Question

The observed osmotic pressure for a 0.01 M solution of $Fe{{(N{{H}_{4}})}_{2}}{{(S{{O}_{4}})}_{2}}$ to ${{25}^{\circ }}C$ is 10.8 atm. The expected and experimental (observed) values of van’t Hoff factor (i) will be respectively.
[ R = 0.082 L atm / K mol ]
(A) 5 and 4.42
(B) 4 and 4.00
(C) 5 and 3.42
(D) 3 and 5.42

Answer 1

Hint: Write the balanced equation for the dissociation of $Fe{{(N{{H}_{4}})}_{2}}{{(S{{O}_{4}})}_{2}}$ and count the total charge on all the compounds, this will give the expected value of (i). And for the experimental value use the formula $i=\dfrac{P}{CRT}$, where P is the pressure, C is the concentration, R is the gas constant, and T is the temperature.

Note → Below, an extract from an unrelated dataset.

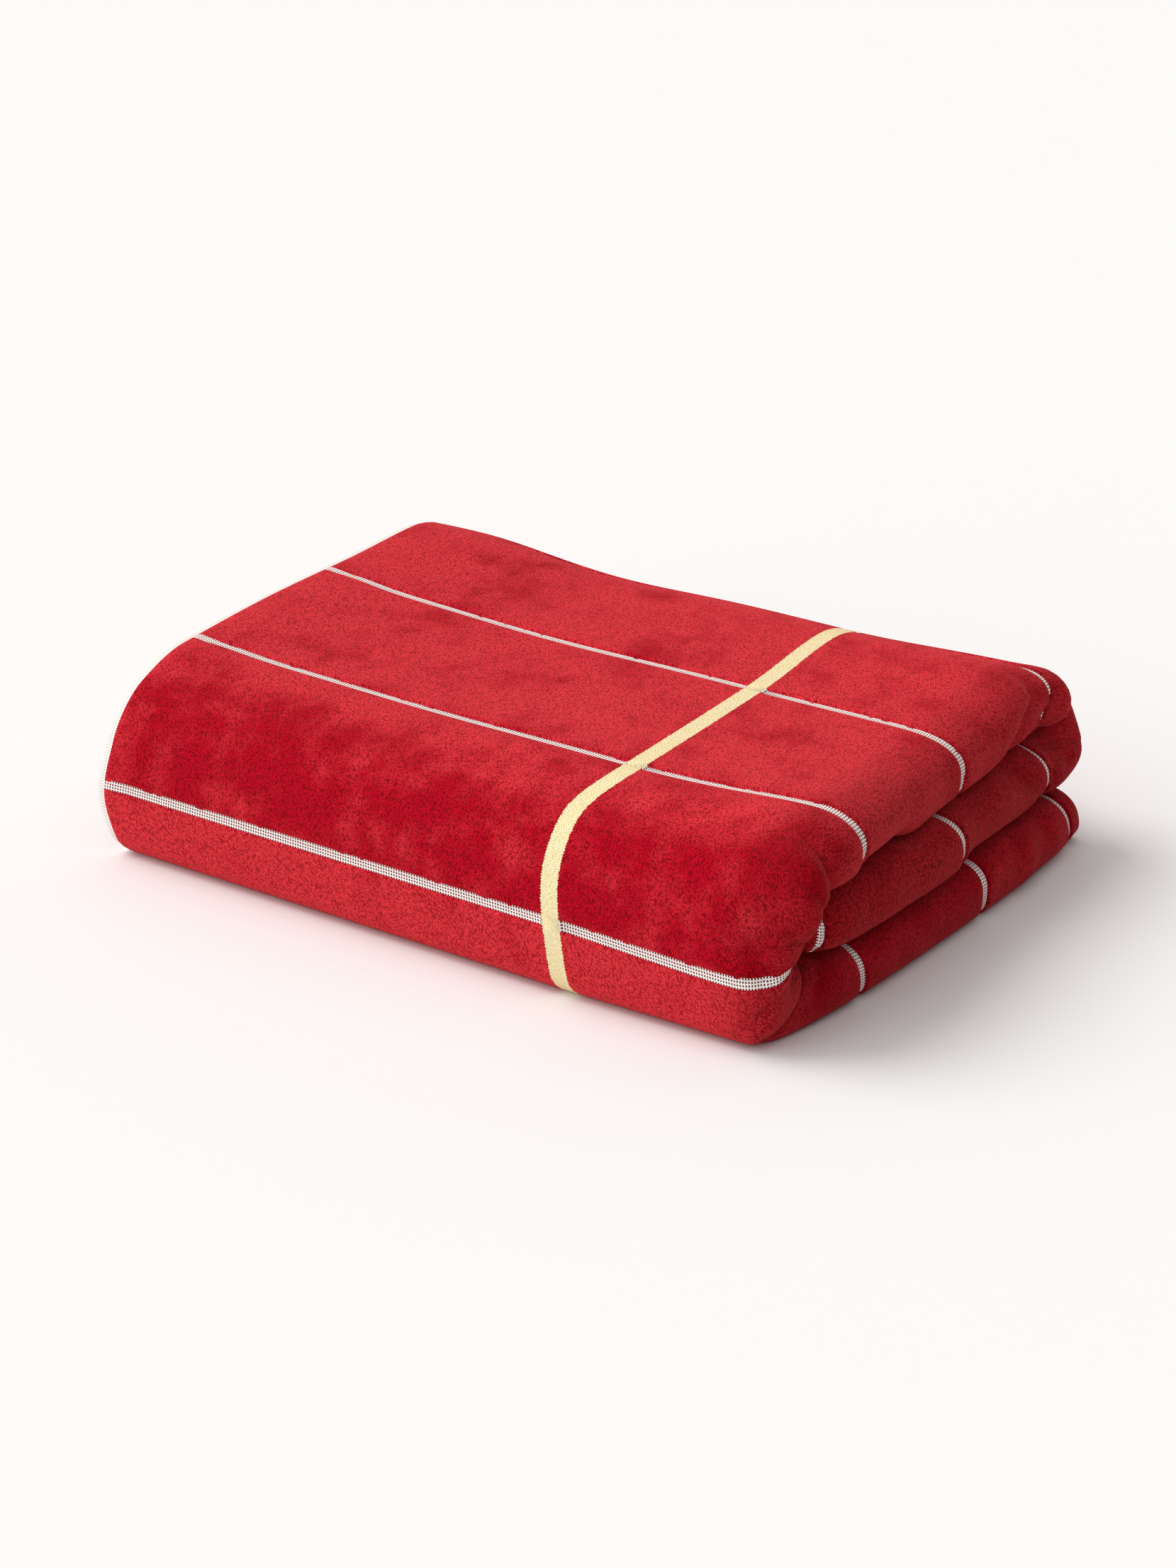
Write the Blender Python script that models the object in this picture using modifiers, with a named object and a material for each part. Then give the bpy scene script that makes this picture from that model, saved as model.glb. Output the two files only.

Complete step by step solution:
For some compounds, the expected and experimental value of (i) van’t Hoff factor is not the same.
So for $Fe{{(N{{H}_{4}})}_{2}}{{(S{{O}_{4}})}_{2}}$ the expected value of (i) will be:
We have to write the equation in which this compound splits into ions, the reaction will be:
$Fe{{(N{{H}_{4}})}_{2}}{{(S{{O}_{4}})}_{2}}\to 2NH_{4}^{+}+F{{e}^{2+}}+2SO_{4}^{2-}$
So, 1 mole of the reactant gives 5 moles of the product.
So the expected value of (i) is 5.
Now for the experimental value of (i),
We can apply the formula of osmotic pressure for calculating the value of (i),
The formula is:
 $P=iCRT$
This formula can be written as:
$i=\dfrac{P}{CRT}$
Where P is the pressure, C is the concentration, R is the gas constant, and T is the temperature.
So, in the question P is 10.8 atm, C is 0.01 M, R is 0.082 L atm / K mol, and T is ${{25}^{\circ }}C$ which is equal to 298 K.
Now, putting all these in the formula, we get:
$i=\dfrac{10.8}{0.01\text{ x 0}\text{.082 x 298}}=4.42$
So, the experimental (i) is 4.42.

Therefore, the correct answer is an option (A)- 5 and 4.42.

Note: The other formula that can be used to calculate the van’t Hoff factor (i) is by dividing the normal molecular mass by the abnormal molecular mass of the compound. The temperature must be taken in Kelvin.